GIVEN PROBLEM -
Copy the first line of the material below and every later line through the line containing "import math", without any other output.
○ ○ ○
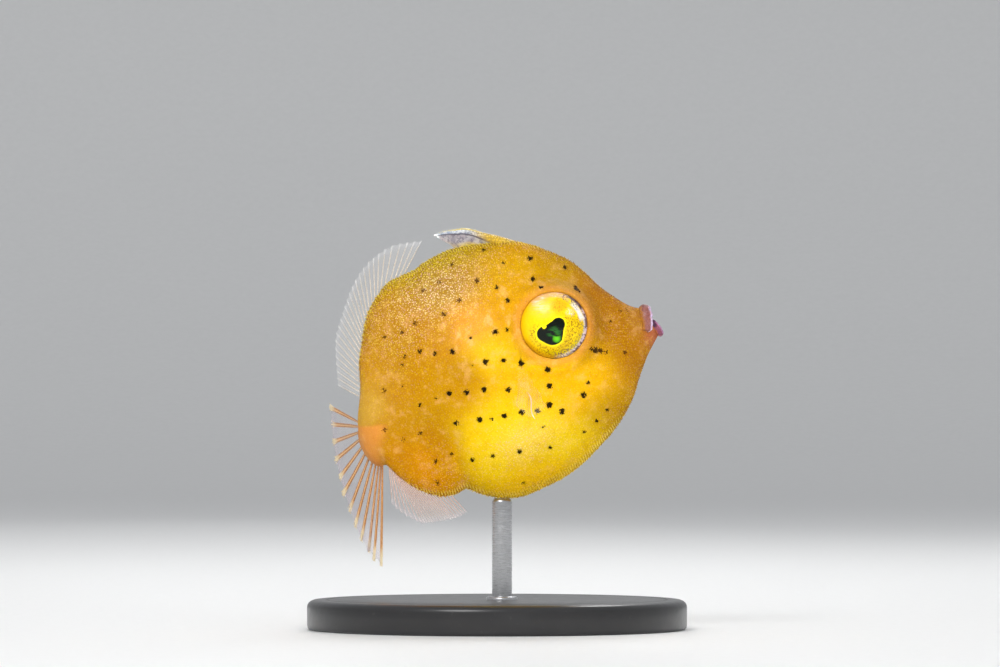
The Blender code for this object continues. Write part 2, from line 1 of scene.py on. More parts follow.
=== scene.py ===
"""A young filefish on its display stand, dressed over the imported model.

Lengths are metres. Places on the body are (back, up): how far behind the tip of the mouth and above
the body's axis, in hundredths of the standard length. The world's +X is the way the fish faces.
"""

import math

import bmesh
import bpy
import numpy as np
from mathutils import Matrix, Vector


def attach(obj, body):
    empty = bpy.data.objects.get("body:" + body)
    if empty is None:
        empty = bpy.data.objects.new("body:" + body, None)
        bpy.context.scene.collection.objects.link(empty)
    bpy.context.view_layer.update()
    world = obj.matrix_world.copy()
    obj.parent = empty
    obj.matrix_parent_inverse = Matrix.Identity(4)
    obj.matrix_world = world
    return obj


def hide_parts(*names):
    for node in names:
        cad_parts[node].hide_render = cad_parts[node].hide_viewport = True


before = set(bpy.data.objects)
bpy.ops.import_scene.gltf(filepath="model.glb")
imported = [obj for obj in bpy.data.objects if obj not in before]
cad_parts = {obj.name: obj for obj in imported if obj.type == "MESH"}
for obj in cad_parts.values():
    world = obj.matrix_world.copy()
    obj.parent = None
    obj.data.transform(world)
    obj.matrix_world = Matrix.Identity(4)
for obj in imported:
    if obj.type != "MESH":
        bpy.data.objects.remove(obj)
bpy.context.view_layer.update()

MM = 0.001


# The display table: a plain pale dish, flat under the stand and curving up far from it, lit by soft
# studio panels. The camera stands level with the fish, far to its right, with a long lens.
CAMERA_PLACE = Vector((0.15, -400, 14.8)) * MM
CAMERA_LENS = 288
DISH_SIDES = 128
DISH_PROFILE = ((330, 0), (370, 3), (405, 12), (435, 28), (458, 50), (474, 78), (484, 110), (488, 150))
# Each panel: its name, place, aim and size in millimetres, watts, spread in degrees, seen in gloss.
PANELS = (
    ("key panel", (-70, -150, 150), (0, 0, 13), 90, 0.17, 180, True),
    ("front panel", (25, -270, 30), (0, 0, 6), 60, 0.0185, 36, False),
    ("fill panel", (130, -120, 115), (0, 0, 12), 90, 0.04, 180, False),
    ("back panel", (-25, 270, 60), (0, 0, 10), 90, 0.016, 36, False),
    ("rim panel", (30, 120, 150), (0, 0, 14), 80, 0.10, 180, True),
)
ROOM_LIGHT = 0.50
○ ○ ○
EXERCISE ANSWER -
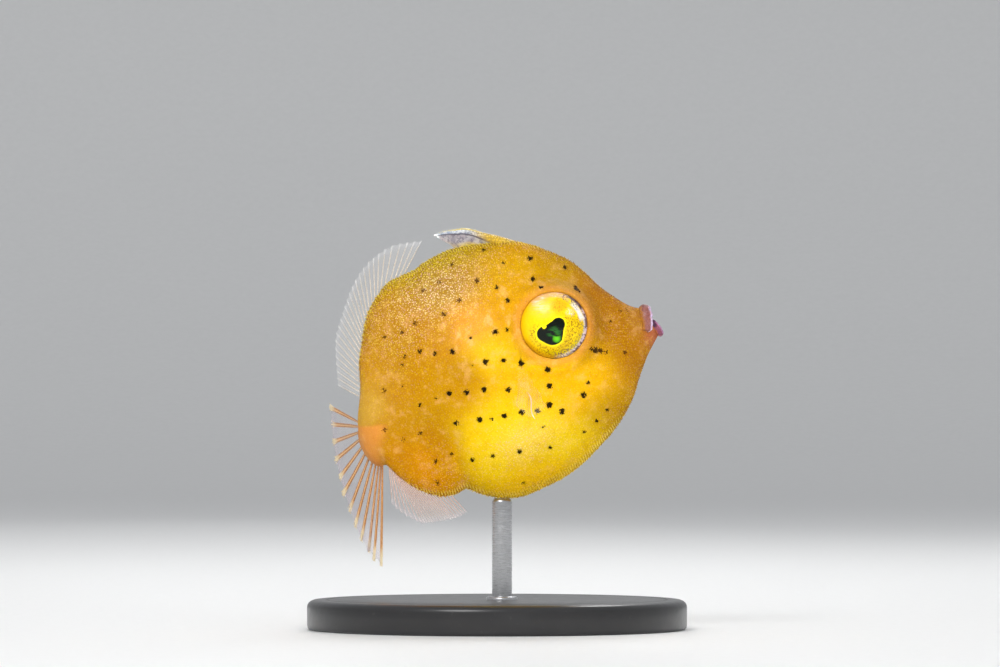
The Blender code for this object continues. Write part 2, from line 1 of scene.py on. More parts follow.
=== scene.py ===
"""A young filefish on its display stand, dressed over the imported model.

Lengths are metres. Places on the body are (back, up): how far behind the tip of the mouth and above
the body's axis, in hundredths of the standard length. The world's +X is the way the fish faces.
"""

import math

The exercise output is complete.